My boss, sadly, decided to go on sabbatical, due to the stress of his job, and won't be returning for a year. His replacement, "Ted", is easy to work under, but is very machine-like (i.e. is completely unemotional and speaks to people like we're robots). Ted has decided to hire an outside engineer, "Alessandro", to act as a lead-senior engineer in the office, alongside me.

Alessandro is very smart, and seems to spend his spare time on weekends and evenings coding on Github for large projects (Linux kernel, and a lot of common open source technologies and cloud platforms). He's also capable of learning a new programming language every weekend (he claims to read 2000+ pages of tech news and programming books every month), has several industry-relevant certifications, and doesn't seem to forget anything.

I cannot compete, as a mother and someone who has an actual social life, with a machine like Alessandro.

I'm concerned that Ted will promote Alessandro over me, despite me being promised this position and being with the company much longer, and losing out on the promotion I was previously first-in-line for. How can I fix this?
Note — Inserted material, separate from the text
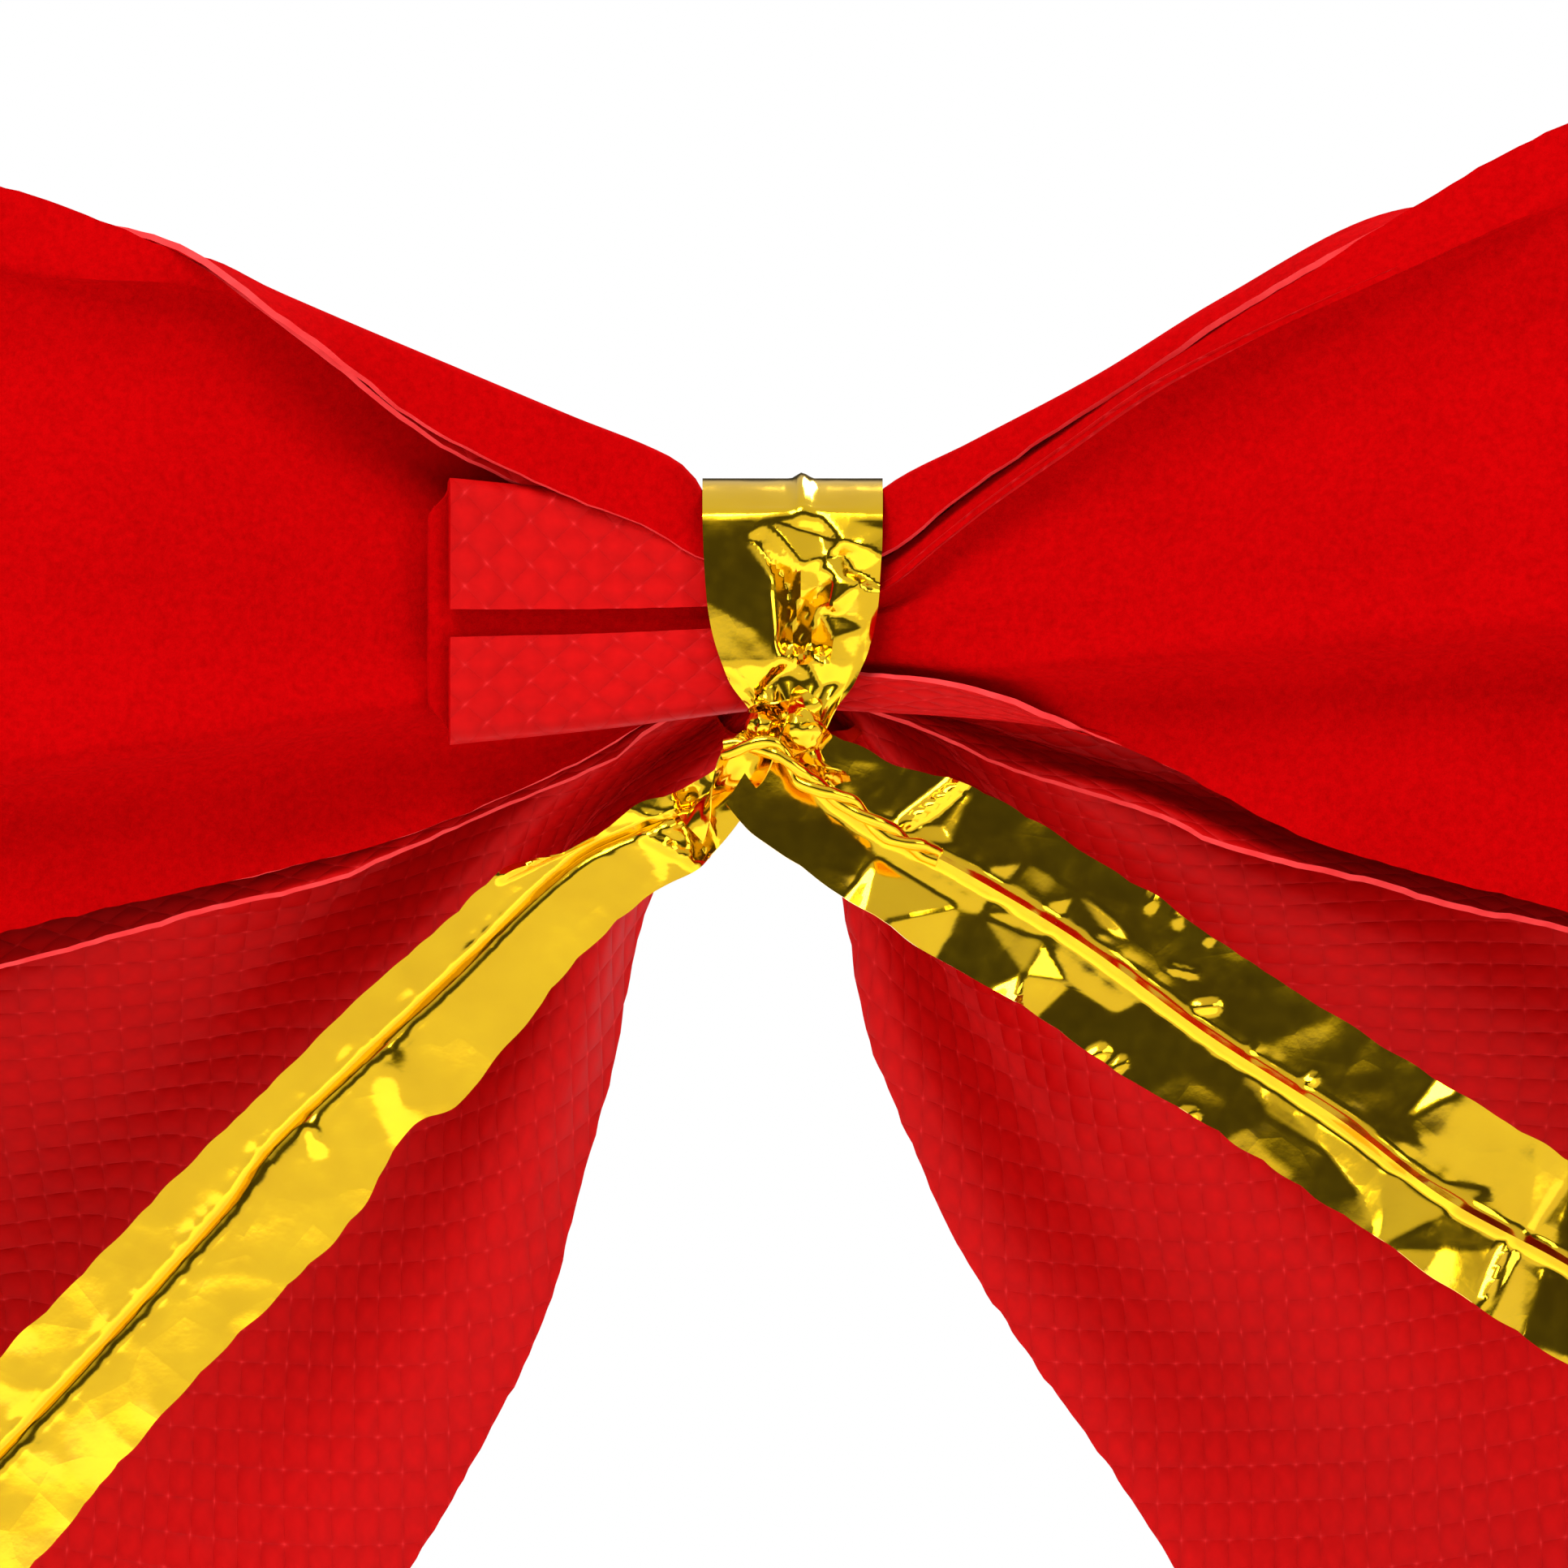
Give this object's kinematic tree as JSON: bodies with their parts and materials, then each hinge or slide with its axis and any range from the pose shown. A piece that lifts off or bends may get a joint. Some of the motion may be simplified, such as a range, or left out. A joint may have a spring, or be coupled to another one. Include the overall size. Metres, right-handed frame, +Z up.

  1. PLEASE!!! Don't advise the usual "StackExchange special" of "find a new job": it's not practical for someone like me who has arranged work-from-home benefits and worked my way up in an industry that's hostile to women. I'd have to start all over if I joined another company.
  2. I possess knowledge of company products that Alessandro will need me in order to learn in time to be useful. I could inform Ted that I'm aiming to advance soon or take an extended stress leave due to the stress of my job and family life. I am worried that this might be seen as goading my boss though.
  3. I feel I have superior social skills to Alessandro, and can work much better with people in a "team lead" capacity: is there any way to convey this to Ted?
  4. I'm wondering if this could be brought up with an external agency, such as the #MeToo movement, but am worried that it could become overly political and get me blacklisted. Is there any way to anonymously draw attention to my employer being unfair to women in terms of promotions and compensation?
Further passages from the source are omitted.